THE TASK: Begin with the line that contains "failed = [o.Name", end with the line that contains "if empty is", and extract exactly that stretch of lines.

┌─ DATA LISTING

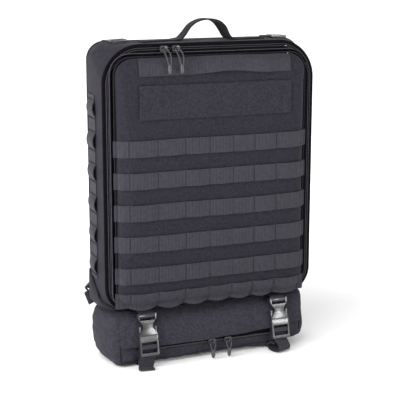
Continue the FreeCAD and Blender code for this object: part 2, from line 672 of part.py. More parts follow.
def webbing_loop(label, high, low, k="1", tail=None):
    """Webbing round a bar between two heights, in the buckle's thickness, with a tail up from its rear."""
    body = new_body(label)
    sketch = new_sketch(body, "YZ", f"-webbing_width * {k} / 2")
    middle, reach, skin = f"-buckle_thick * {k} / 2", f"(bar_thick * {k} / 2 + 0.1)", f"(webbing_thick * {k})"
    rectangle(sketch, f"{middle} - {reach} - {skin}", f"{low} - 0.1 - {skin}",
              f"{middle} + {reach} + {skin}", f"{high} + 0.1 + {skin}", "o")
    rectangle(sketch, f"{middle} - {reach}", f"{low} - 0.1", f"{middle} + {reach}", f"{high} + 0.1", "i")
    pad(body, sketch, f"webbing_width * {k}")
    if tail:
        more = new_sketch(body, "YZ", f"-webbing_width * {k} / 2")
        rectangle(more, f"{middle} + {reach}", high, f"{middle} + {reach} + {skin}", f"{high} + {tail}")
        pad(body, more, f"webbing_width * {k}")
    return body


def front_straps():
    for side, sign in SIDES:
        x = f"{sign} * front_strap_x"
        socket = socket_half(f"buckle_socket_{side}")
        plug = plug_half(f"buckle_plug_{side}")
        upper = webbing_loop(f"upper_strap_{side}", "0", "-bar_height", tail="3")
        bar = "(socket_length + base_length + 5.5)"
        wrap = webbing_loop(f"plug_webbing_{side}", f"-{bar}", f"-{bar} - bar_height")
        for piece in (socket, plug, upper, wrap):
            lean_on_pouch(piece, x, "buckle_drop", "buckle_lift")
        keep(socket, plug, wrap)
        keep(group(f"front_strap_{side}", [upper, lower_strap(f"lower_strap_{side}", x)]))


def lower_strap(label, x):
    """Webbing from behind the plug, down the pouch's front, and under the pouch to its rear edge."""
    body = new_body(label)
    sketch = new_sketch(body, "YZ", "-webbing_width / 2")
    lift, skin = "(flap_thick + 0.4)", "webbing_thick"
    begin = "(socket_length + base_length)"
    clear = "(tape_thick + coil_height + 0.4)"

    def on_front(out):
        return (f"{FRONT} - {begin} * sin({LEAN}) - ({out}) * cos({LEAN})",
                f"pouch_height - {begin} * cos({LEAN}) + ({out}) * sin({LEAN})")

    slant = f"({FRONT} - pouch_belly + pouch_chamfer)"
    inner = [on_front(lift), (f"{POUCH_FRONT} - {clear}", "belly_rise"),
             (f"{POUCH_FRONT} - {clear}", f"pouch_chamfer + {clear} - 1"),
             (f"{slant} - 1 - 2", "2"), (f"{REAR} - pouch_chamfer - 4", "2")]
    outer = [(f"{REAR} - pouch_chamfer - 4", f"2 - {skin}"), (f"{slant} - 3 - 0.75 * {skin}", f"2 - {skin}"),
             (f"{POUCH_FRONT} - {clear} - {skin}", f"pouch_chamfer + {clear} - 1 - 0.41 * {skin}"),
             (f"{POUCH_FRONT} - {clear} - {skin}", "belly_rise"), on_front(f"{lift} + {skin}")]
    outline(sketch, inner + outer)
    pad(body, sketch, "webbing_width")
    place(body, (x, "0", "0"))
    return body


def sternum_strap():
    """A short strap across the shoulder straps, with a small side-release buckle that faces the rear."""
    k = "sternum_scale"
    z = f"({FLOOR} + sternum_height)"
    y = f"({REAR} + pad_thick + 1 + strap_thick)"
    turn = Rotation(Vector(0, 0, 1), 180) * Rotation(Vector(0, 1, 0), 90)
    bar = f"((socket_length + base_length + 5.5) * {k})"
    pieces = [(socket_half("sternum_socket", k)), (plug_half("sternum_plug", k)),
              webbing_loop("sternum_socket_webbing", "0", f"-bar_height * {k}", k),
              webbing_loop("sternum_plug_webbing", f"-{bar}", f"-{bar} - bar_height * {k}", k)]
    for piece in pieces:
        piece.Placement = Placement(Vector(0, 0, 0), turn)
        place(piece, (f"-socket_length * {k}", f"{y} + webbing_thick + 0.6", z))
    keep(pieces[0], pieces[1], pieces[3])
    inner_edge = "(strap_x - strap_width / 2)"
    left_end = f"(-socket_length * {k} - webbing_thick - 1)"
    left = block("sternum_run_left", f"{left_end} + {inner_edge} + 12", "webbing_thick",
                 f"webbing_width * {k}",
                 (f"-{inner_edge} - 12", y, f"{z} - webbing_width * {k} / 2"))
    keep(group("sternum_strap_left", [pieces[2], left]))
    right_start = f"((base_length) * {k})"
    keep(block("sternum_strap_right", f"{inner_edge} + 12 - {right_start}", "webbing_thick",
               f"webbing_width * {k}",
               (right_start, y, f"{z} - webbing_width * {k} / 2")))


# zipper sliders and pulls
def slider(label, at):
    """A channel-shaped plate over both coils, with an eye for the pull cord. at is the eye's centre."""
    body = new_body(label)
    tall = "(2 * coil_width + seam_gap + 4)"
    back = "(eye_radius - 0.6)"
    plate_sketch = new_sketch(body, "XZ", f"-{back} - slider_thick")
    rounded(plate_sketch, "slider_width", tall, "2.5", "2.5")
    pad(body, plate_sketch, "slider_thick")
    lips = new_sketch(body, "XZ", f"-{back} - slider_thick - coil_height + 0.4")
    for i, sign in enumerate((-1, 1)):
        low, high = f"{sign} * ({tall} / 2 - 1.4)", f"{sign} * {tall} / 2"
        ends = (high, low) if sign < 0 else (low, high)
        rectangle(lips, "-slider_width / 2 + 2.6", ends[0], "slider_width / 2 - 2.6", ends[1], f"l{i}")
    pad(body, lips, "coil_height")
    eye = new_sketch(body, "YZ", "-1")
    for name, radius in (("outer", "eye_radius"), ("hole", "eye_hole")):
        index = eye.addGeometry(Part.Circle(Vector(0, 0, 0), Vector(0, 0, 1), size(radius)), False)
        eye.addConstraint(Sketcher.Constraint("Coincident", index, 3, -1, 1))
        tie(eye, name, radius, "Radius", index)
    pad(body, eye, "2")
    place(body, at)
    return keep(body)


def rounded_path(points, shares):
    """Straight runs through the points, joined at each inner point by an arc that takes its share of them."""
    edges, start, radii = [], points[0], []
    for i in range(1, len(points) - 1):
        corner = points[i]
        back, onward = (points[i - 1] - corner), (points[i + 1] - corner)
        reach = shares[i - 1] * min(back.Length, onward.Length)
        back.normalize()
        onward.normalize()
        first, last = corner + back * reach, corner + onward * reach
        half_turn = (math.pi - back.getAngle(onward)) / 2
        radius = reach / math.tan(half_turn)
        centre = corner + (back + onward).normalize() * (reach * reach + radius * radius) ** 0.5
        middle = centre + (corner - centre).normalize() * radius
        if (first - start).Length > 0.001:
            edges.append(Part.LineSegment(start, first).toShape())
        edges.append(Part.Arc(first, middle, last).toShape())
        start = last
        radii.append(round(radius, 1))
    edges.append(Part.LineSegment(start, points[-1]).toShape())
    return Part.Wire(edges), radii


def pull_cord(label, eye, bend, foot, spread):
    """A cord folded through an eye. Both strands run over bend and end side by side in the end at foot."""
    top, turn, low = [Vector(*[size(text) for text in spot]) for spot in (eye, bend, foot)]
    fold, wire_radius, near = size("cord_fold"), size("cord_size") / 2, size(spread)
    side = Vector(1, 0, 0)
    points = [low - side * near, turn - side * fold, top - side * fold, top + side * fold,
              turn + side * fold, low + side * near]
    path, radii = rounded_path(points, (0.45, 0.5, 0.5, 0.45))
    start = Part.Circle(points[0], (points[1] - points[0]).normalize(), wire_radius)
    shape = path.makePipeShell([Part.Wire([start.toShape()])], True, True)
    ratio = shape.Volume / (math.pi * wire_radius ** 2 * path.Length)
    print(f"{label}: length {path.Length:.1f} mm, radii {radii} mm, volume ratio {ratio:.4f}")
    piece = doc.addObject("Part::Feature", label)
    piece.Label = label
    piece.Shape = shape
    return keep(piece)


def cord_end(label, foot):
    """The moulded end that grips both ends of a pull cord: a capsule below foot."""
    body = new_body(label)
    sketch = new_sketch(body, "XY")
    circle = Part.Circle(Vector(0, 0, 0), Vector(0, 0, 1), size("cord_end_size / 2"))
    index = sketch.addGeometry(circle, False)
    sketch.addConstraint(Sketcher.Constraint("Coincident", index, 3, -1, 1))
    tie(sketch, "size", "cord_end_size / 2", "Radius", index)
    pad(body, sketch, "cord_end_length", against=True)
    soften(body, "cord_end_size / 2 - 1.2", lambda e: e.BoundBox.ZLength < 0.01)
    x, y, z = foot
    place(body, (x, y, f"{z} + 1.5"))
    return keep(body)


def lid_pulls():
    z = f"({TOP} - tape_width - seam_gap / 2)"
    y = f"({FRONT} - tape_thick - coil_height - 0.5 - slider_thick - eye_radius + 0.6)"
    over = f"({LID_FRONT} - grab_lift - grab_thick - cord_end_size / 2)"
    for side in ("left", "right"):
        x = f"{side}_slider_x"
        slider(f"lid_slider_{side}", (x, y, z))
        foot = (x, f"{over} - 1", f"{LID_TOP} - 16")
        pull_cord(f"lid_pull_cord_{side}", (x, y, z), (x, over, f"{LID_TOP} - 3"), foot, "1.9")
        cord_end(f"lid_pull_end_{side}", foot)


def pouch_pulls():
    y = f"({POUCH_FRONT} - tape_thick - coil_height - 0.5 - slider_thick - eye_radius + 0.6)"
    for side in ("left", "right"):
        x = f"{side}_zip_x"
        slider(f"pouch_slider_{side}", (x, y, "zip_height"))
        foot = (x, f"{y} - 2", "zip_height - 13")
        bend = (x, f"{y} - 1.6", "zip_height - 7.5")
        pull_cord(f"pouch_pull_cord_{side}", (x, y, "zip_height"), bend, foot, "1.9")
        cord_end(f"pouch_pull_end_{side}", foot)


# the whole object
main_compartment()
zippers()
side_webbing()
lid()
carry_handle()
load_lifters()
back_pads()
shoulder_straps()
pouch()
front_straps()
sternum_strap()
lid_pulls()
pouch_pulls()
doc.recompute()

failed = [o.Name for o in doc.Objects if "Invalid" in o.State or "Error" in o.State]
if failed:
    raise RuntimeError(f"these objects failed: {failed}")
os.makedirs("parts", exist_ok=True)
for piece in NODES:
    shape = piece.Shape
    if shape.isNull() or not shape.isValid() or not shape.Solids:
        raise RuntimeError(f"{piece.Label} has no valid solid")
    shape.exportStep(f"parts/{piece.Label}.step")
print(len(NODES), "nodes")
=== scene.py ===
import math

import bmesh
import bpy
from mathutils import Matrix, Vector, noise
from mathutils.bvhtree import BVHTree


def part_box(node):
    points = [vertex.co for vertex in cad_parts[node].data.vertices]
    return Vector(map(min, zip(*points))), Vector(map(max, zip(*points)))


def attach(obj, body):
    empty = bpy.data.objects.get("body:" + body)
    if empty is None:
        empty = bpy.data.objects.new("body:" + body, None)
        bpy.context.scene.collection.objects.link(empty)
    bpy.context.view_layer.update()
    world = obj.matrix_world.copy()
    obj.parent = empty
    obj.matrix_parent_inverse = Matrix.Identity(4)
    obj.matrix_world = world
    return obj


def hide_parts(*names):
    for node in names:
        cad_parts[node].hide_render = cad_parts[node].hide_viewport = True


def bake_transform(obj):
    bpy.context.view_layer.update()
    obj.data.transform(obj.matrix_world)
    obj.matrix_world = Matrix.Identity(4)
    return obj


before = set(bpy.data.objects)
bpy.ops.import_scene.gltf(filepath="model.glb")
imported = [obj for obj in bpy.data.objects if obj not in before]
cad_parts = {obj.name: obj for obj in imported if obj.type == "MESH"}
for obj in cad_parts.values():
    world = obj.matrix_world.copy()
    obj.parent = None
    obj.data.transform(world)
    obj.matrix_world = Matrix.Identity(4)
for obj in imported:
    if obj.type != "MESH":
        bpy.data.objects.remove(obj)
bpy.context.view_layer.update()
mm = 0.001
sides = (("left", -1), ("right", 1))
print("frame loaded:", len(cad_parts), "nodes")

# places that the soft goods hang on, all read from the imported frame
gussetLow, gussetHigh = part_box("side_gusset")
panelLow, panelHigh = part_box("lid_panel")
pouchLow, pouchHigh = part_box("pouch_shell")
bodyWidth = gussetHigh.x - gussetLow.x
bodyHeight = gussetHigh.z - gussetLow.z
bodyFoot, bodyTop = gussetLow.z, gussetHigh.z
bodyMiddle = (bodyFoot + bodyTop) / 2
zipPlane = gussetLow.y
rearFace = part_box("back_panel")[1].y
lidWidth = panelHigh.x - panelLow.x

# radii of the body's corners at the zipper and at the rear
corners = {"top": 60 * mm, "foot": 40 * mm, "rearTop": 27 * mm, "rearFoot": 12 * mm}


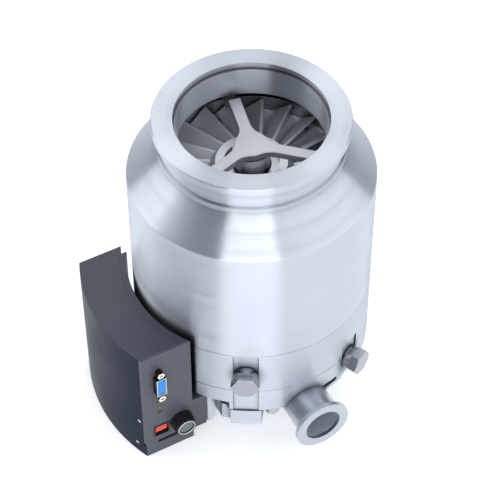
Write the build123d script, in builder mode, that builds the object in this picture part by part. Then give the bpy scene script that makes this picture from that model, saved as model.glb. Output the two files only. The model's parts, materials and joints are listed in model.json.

└─

SOLUTION:
failed = [o.Name for o in doc.Objects if "Invalid" in o.State or "Error" in o.State]
if failed:
    raise RuntimeError(f"these objects failed: {failed}")
os.makedirs("parts", exist_ok=True)
for piece in NODES:
    shape = piece.Shape
    if shape.isNull() or not shape.isValid() or not shape.Solids:
        raise RuntimeError(f"{piece.Label} has no valid solid")
    shape.exportStep(f"parts/{piece.Label}.step")
print(len(NODES), "nodes")
=== scene.py ===
import math

import bmesh
import bpy
from mathutils import Matrix, Vector, noise
from mathutils.bvhtree import BVHTree


def part_box(node):
    points = [vertex.co for vertex in cad_parts[node].data.vertices]
    return Vector(map(min, zip(*points))), Vector(map(max, zip(*points)))


def attach(obj, body):
    empty = bpy.data.objects.get("body:" + body)
    if empty is None:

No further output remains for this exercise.